- c. 1981
- Born: Christopher Michael Gable 13 March 1940 London, England, U.K.
- Died: 23 October 1998 (aged 58) Yorkshire, England, U.K.
- Occupations: Actor Dancer
- Spouse: Carole Needham ​(m. 1961)​
- Children: 2

= Christopher Gable =

English ballet dancer, choreographer, and actor (1940–1998)

Christopher Michael Gable, CBE (13 March 1940 – 23 October 1998) was an English ballet dancer, choreographer and actor.

== Life and career ==
=== Dance career ===
Born in London, Gable studied at the Royal Ballet School, joining the Sadler's Wells Royal Ballet in 1957. He was promoted to soloist in 1959 and principal in 1961.

Gable's roles included Romeo in the Kenneth MacMillan production of Romeo and Juliet, Mercury in Offenbach's comic operetta Orpheus in the Underworld, a production that was filmed and released on DVD, and Colas in La fille mal gardée. Gable frequently partnered with Lynn Seymour. Gable suffered from a chronic rheumatoid condition in his feet and left the Royal Ballet in 1967 to pursue a career in acting.

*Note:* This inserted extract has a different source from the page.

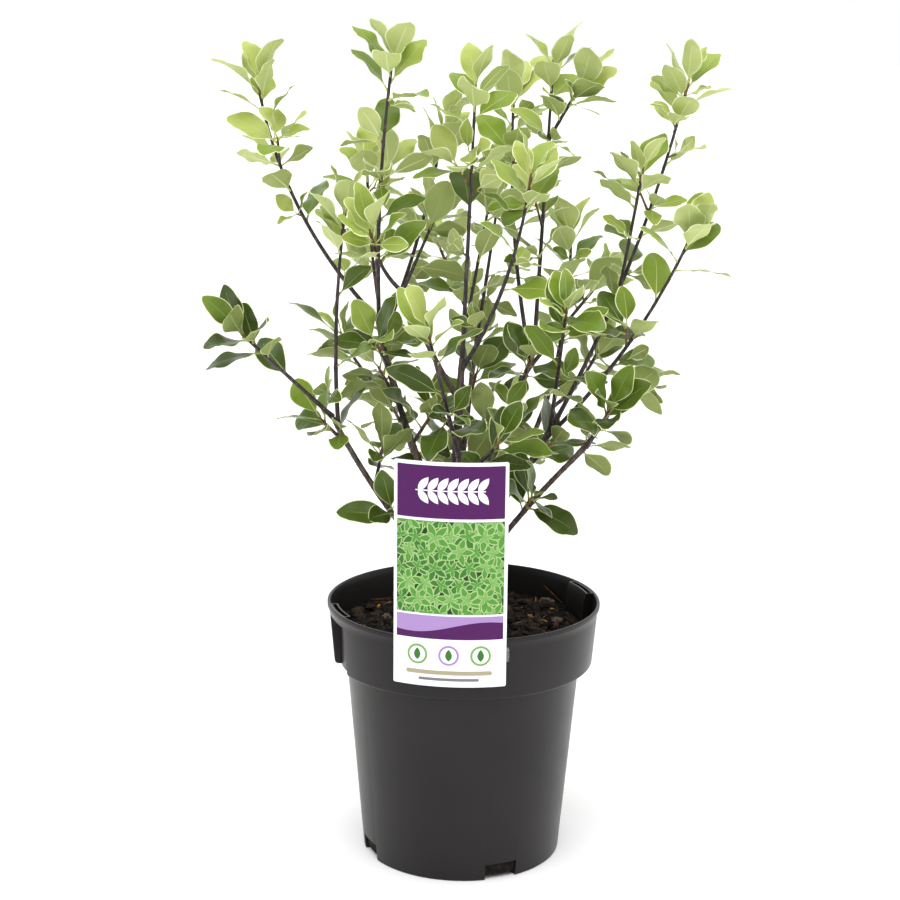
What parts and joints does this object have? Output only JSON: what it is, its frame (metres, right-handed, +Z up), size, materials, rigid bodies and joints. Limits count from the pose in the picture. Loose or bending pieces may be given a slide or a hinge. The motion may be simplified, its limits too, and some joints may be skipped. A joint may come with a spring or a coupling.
{
  "type": "potted pittosporum",
  "caption": "Young evergreen shrub with upright leafy shoots on low boughs, in a round nursery pot of potting mix with a printed plant label on its rim.",
  "frame": {"origin": "centre of the pot's flat underside", "axes": "+Z up along the pot's axis, -Y towards the label, +X to the right when seen from the label's side"},
  "size_m": [0.3657, 0.2994, 0.6059],
  "materials": {
    "pot_plastic": "charcoal moulded plastic with a low sheen and a slightly brighter lip",
    "potting_mix": "moist dark bark mix with brown chips and a few pale slivers",
    "bark": "grey-brown older bark, fine ridges and leaf scars",
    "foliage": "leathery green leaves with thin cream margins, pale below, glossy when mature, on dark purple-brown shoots",
    "label_card": "white plastic card with a printed purple and green design, low gloss",
    "clip_plastic": "clear thin plastic strip"
  },
  "bodies": {
    "root": {"pot": "pot_plastic", "potting_mix": "potting_mix", "trunk": "bark", "bough_right_low": "bark", "bough_left_low": "bark", "bough_back_right": "bark", "bough_front": "bark", "bough_right": "bark", "bough_back_left": "bark", "bough_left": "bark", "bough_centre_right": "bark", "bough_back": "bark", "bough_centre_left": "bark", "foliage_left_low": "foliage", "foliage_left_upright": "foliage", "foliage_left_high": "foliage", "foliage_left_tall": "foliage", "foliage_left_inner": "foliage", "foliage_front_left": "foliage", "foliage_front": "foliage", "foliage_front_low": "foliage", "foliage_centre_tall": "foliage", "foliage_centre_front": "foliage", "foliage_back_centre": "foliage", "foliage_top": "foliage", "foliage_right_inner": "foliage", "foliage_right_high": "foliage", "foliage_right_front": "foliage", "foliage_right_mid": "foliage", "foliage_right_low": "foliage", "foliage_back_left_high": "foliage", "foliage_back_left_low": "foliage", "foliage_back_high": "foliage", "foliage_back_low": "foliage", "foliage_back_right_high": "foliage", "foliage_back_right_low": "foliage", "spray_left_low_1": "foliage", "spray_left_low_2": "foliage", "spray_left_low_3": "foliage", "spray_left_1": "foliage", "spray_left_2": "foliage", "spray_left_3": "foliage", "spray_trunk_1": "foliage", "spray_trunk_2": "foliage", "spray_centre_right_1": "foliage", "spray_centre_right_2": "foliage", "spray_right_1": "foliage", "spray_right_2": "foliage", "spray_right_low_1": "foliage", "spray_right_low_2": "foliage", "spray_back_left_1": "foliage", "spray_back_left_2": "foliage", "spray_back_right_1": "foliage", "spray_back_right_2": "foliage", "spray_back_1": "foliage", "spray_back_2": "foliage", "plant_label": "label_card", "label_clip": "clip_plastic"}
  },
  "joints": []
}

=== Screen acting career ===
Gable appeared in a number of television and film productions directed by Ken Russell. These included Song of Summer (1968) and Dance of the Seven Veils (1970) for BBC television, and the films Women in Love (1969), The Music Lovers (1971), The Boy Friend (1971), The Lair of the White Worm (1988), and The Rainbow (1989). His other roles included John, valet and friend of Prince Edward, in the Cinderella film musical The Slipper and the Rose (1976), the composer Peter Cornelius in Wagner (1983), Mercury in the BBC television production of Orpheus in the Underworld (1983), ambiguous villain Sharaz Jek in the Doctor Who serial The Caves of Androzani (1984), and Arthur Ainsley in the miniseries A Woman of Substance (1985).

=== Return to dance ===
In 1982 Gable founded the Central School of Ballet with Ann Stannard. Five years later he was appointed Artistic Director of Northern Ballet Theatre. He transformed the small regional troupe into a company of national renown by presenting imaginative new works and staging revivals of old classics. Among the productions mounted during his eleven-year regime were Swan Lake, A Christmas Carol, The Brontes, The Amazing Adventure of Don Quixote, Dracula, Giselle, and The Hunchback of Notre Dame. Many of the projects he created later were performed by other dance companies, including the Atlanta Ballet and the Royal New Zealand Ballet.

== Personal life ==
Gable was married to dancer Carole Needham from 1961 until his death in 1998. They had two children, a son and a daughter.

== Death ==
Gable died of cancer near Halifax, Yorkshire, at the age of 58.

==Selected theatre performances==
- Lysander in A Midsummer Night's Dream, Peter Brook's landmark production for the Royal Shakespeare Company in 1970.
- Laertes to Alan Howard's Prince Hamlet in Trevor Nunn's RSC production of Hamlet in 1970.
- Jack Absolute in The Rivals by Sheridan, one of the two opening productions at the Royal Exchange, Manchester, directed by Braham Murray in 1976, and Count Hohenzollern in The Prince of Homburg by Heinrich von Kleist, the other opening production, directed by Casper Wrede.
- John Rosmer in Rosmersholm by Henrik Ibsen, directed by Casper Wrede at the Royal Exchange, Manchester in 1981.
- Philinte in The Misanthrope by Moliere, directed by Casper Wrede at the Royal Exchange, Manchester in 1981.

He also appeared on stage in West End musical The Good Companions in 1974.

==Filmography==

| Year | Title | Role | Notes |
| 1968 | Song of Summer | Eric Fenby |  |
| 1969 | Women in Love | Tibby Lupton |  |
| 1970 | The Private Life of Sherlock Holmes | Danseur Nobel | Uncredited |
| 1971 | The Music Lovers | Count Anton Chiluvsky |  |
| The Boy Friend | Tony |  |
| 1976 | The Slipper and the Rose | John |  |
| 1988 | The Lair of the White Worm | Joe Trent |  |
| 1989 | The Rainbow | Will Brangwen | (final film role) |

==Honours and awards==
In 1996 Gable was awarded a CBE for his services to British dance. The following year he was awarded the honorary degree of Doctor of Letters by the University of Bradford.